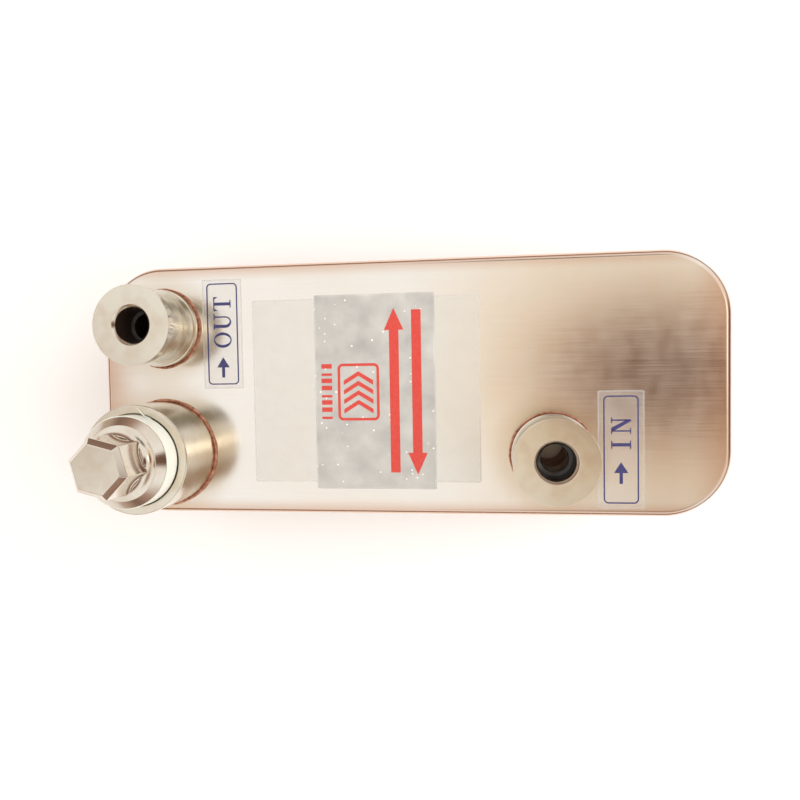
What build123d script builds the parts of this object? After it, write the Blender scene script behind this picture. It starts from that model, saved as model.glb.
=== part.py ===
from build123d import *
import math
import os

# Brazed plate heat exchanger, lying on its back with its fittings up.
# A pack of corrugated pan-shaped plates is closed by a front and a back cover and brazed with copper.
# Two refrigerant nozzles and a plugged water socket stand on the front cover. Two water sockets stand
# on the back cover, and the unit rests on their ends.
# Frame: millimetres, +X along the length, +Y across the width, +Z out of the front cover.
# Origin: under the middle of the plates, in the plane of the back sockets' ends.

# ---- overall size ----
LENGTH = 304.0  # outline of the front cover's rim
WIDTH = 124.0
CORNER_RADIUS = 31.0

# ---- plates ----
PLATE_COUNT = 20
PLATE_THICKNESS = 0.4
PLATE_PITCH = 2.4
PLATE_SKIRT_DEPTH = 6.0
PLATE_BEND_RADIUS = 1.5
COVER_THICKNESS = 1.5
COVER_SKIRT_DEPTH = 6.5
COVER_BEND_RADIUS = 3.0
SKIRT_GAP = 0.08  # between nested skirts, filled by braze only at the rims
SEAM_HEIGHT = 0.7

# ---- chevron corrugation ----
WAVE_LENGTH = 10.0
WAVE_CLEARANCE = 0.06  # between the crests of neighbouring plates
CHEVRON_ANGLE = 60.0  # degrees between the ridges and the length
WAVE_FIELD_MARGIN_X = 56.0  # from the rim's end to the corrugated field
WAVE_FIELD_MARGIN_Y = 10.0
FIELD_LAP = 0.4  # the corrugated field runs this far onto the flat border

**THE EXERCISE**
Begin with the first line of the listing and copy exactly through the line that contains "CORNER_RADIUS = 31.0", please, keeping both ends and leaving out everything after.

**OUTPUT FOR THIS EXERCISE**
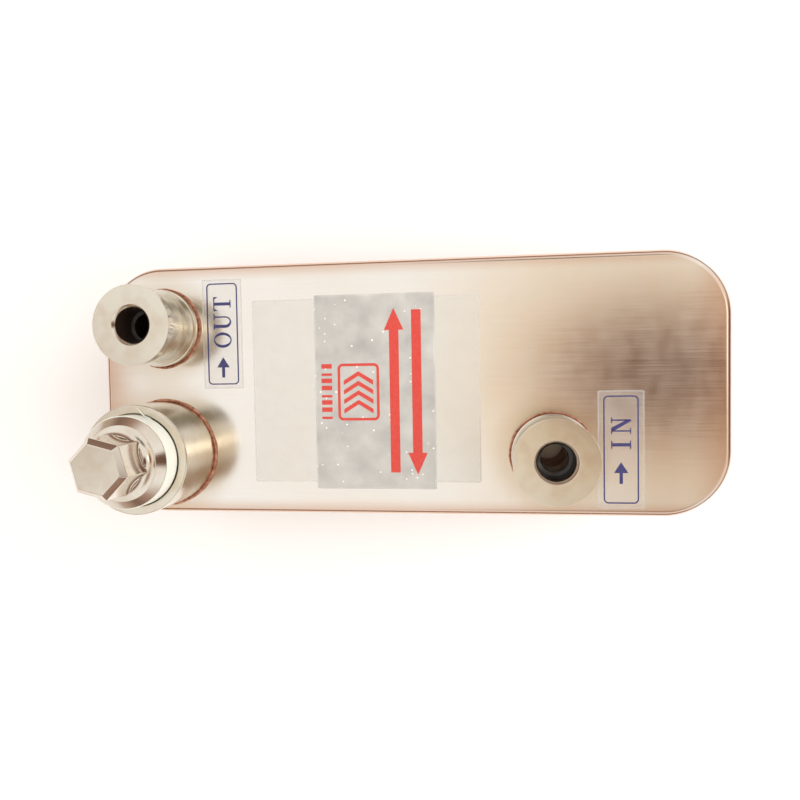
What build123d script builds the parts of this object? After it, write the Blender scene script behind this picture. It starts from that model, saved as model.glb.
=== part.py ===
from build123d import *
import math
import os

# Brazed plate heat exchanger, lying on its back with its fittings up.
# A pack of corrugated pan-shaped plates is closed by a front and a back cover and brazed with copper.
# Two refrigerant nozzles and a plugged water socket stand on the front cover. Two water sockets stand
# on the back cover, and the unit rests on their ends.
# Frame: millimetres, +X along the length, +Y across the width, +Z out of the front cover.
# Origin: under the middle of the plates, in the plane of the back sockets' ends.

# ---- overall size ----
LENGTH = 304.0  # outline of the front cover's rim
WIDTH = 124.0
CORNER_RADIUS = 31.0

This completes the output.